**DATA EXTRACT:**
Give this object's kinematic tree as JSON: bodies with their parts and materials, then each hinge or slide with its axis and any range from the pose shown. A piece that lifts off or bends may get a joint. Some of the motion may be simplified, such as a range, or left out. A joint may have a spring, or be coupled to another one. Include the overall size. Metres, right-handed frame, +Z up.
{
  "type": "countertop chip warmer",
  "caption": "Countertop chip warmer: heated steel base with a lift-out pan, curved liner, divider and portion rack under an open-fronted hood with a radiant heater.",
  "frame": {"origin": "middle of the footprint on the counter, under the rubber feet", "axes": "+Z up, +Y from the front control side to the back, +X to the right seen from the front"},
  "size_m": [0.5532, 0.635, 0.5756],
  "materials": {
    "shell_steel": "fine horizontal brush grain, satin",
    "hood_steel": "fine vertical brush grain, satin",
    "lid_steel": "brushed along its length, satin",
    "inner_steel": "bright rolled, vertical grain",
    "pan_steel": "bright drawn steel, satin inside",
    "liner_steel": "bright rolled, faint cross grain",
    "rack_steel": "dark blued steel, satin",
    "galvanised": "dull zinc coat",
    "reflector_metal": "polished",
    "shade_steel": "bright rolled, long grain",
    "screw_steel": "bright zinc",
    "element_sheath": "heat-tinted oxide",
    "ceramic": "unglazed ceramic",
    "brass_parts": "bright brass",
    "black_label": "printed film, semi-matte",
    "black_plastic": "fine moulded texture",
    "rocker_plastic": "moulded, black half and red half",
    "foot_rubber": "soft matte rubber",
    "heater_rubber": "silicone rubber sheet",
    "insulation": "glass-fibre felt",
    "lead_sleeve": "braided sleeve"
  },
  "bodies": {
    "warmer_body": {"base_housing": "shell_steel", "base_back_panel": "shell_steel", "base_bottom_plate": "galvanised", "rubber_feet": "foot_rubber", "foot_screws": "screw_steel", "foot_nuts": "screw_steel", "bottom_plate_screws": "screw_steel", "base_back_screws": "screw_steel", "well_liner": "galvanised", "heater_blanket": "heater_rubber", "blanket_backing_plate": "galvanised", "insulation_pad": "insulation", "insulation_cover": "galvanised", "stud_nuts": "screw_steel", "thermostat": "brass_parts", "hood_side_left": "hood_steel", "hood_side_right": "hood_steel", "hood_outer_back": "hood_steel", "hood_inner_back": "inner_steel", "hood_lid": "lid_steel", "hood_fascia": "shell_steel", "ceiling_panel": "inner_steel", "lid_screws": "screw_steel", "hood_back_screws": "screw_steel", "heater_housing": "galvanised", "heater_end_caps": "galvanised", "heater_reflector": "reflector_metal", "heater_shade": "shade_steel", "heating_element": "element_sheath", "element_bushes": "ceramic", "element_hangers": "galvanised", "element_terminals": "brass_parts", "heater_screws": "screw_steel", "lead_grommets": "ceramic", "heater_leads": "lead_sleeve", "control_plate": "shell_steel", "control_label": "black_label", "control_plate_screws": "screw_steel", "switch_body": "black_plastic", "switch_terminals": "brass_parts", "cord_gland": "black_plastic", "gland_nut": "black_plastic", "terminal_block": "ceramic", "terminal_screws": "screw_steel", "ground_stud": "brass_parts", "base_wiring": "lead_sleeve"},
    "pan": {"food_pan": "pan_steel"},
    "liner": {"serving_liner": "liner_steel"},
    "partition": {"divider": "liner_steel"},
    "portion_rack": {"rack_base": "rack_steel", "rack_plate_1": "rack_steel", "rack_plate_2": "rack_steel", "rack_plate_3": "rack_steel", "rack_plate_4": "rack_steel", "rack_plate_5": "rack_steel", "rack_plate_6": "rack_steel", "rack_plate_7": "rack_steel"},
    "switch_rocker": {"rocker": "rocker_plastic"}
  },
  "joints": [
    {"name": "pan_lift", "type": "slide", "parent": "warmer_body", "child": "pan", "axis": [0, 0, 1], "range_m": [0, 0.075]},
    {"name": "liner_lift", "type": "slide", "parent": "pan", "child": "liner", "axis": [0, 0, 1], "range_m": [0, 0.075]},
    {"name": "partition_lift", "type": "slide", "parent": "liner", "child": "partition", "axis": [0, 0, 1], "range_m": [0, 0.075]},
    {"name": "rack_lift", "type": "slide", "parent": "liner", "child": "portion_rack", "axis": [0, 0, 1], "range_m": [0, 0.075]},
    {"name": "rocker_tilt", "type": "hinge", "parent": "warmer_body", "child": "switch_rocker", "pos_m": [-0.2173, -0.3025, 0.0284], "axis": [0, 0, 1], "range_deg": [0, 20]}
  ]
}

**EXERCISE INSTRUCTIONS:**
The listing above should be transcribed in full, exactly as written.

**WRITTEN RESPONSE:**
Give this object's kinematic tree as JSON: bodies with their parts and materials, then each hinge or slide with its axis and any range from the pose shown. A piece that lifts off or bends may get a joint. Some of the motion may be simplified, such as a range, or left out. A joint may have a spring, or be coupled to another one. Include the overall size. Metres, right-handed frame, +Z up.
{
  "type": "countertop chip warmer",
  "caption": "Countertop chip warmer: heated steel base with a lift-out pan, curved liner, divider and portion rack under an open-fronted hood with a radiant heater.",
  "frame": {"origin": "middle of the footprint on the counter, under the rubber feet", "axes": "+Z up, +Y from the front control side to the back, +X to the right seen from the front"},
  "size_m": [0.5532, 0.635, 0.5756],
  "materials": {
    "shell_steel": "fine horizontal brush grain, satin",
    "hood_steel": "fine vertical brush grain, satin",
    "lid_steel": "brushed along its length, satin",
    "inner_steel": "bright rolled, vertical grain",
    "pan_steel": "bright drawn steel, satin inside",
    "liner_steel": "bright rolled, faint cross grain",
    "rack_steel": "dark blued steel, satin",
    "galvanised": "dull zinc coat",
    "reflector_metal": "polished",
    "shade_steel": "bright rolled, long grain",
    "screw_steel": "bright zinc",
    "element_sheath": "heat-tinted oxide",
    "ceramic": "unglazed ceramic",
    "brass_parts": "bright brass",
    "black_label": "printed film, semi-matte",
    "black_plastic": "fine moulded texture",
    "rocker_plastic": "moulded, black half and red half",
    "foot_rubber": "soft matte rubber",
    "heater_rubber": "silicone rubber sheet",
    "insulation": "glass-fibre felt",
    "lead_sleeve": "braided sleeve"
  },
  "bodies": {
    "warmer_body": {"base_housing": "shell_steel", "base_back_panel": "shell_steel", "base_bottom_plate": "galvanised", "rubber_feet": "foot_rubber", "foot_screws": "screw_steel", "foot_nuts": "screw_steel", "bottom_plate_screws": "screw_steel", "base_back_screws": "screw_steel", "well_liner": "galvanised", "heater_blanket": "heater_rubber", "blanket_backing_plate": "galvanised", "insulation_pad": "insulation", "insulation_cover": "galvanised", "stud_nuts": "screw_steel", "thermostat": "brass_parts", "hood_side_left": "hood_steel", "hood_side_right": "hood_steel", "hood_outer_back": "hood_steel", "hood_inner_back": "inner_steel", "hood_lid": "lid_steel", "hood_fascia": "shell_steel", "ceiling_panel": "inner_steel", "lid_screws": "screw_steel", "hood_back_screws": "screw_steel", "heater_housing": "galvanised", "heater_end_caps": "galvanised", "heater_reflector": "reflector_metal", "heater_shade": "shade_steel", "heating_element": "element_sheath", "element_bushes": "ceramic", "element_hangers": "galvanised", "element_terminals": "brass_parts", "heater_screws": "screw_steel", "lead_grommets": "ceramic", "heater_leads": "lead_sleeve", "control_plate": "shell_steel", "control_label": "black_label", "control_plate_screws": "screw_steel", "switch_body": "black_plastic", "switch_terminals": "brass_parts", "cord_gland": "black_plastic", "gland_nut": "black_plastic", "terminal_block": "ceramic", "terminal_screws": "screw_steel", "ground_stud": "brass_parts", "base_wiring": "lead_sleeve"},
    "pan": {"food_pan": "pan_steel"},
    "liner": {"serving_liner": "liner_steel"},
    "partition": {"divider": "liner_steel"},
    "portion_rack": {"rack_base": "rack_steel", "rack_plate_1": "rack_steel", "rack_plate_2": "rack_steel", "rack_plate_3": "rack_steel", "rack_plate_4": "rack_steel", "rack_plate_5": "rack_steel", "rack_plate_6": "rack_steel", "rack_plate_7": "rack_steel"},
    "switch_rocker": {"rocker": "rocker_plastic"}
  },
  "joints": [
    {"name": "pan_lift", "type": "slide", "parent": "warmer_body", "child": "pan", "axis": [0, 0, 1], "range_m": [0, 0.075]},
    {"name": "liner_lift", "type": "slide", "parent": "pan", "child": "liner", "axis": [0, 0, 1], "range_m": [0, 0.075]},
    {"name": "partition_lift", "type": "slide", "parent": "liner", "child": "partition", "axis": [0, 0, 1], "range_m": [0, 0.075]},
    {"name": "rack_lift", "type": "slide", "parent": "liner", "child": "portion_rack", "axis": [0, 0, 1], "range_m": [0, 0.075]},
    {"name": "rocker_tilt", "type": "hinge", "parent": "warmer_body", "child": "switch_rocker", "pos_m": [-0.2173, -0.3025, 0.0284], "axis": [0, 0, 1], "range_deg": [0, 20]}
  ]
}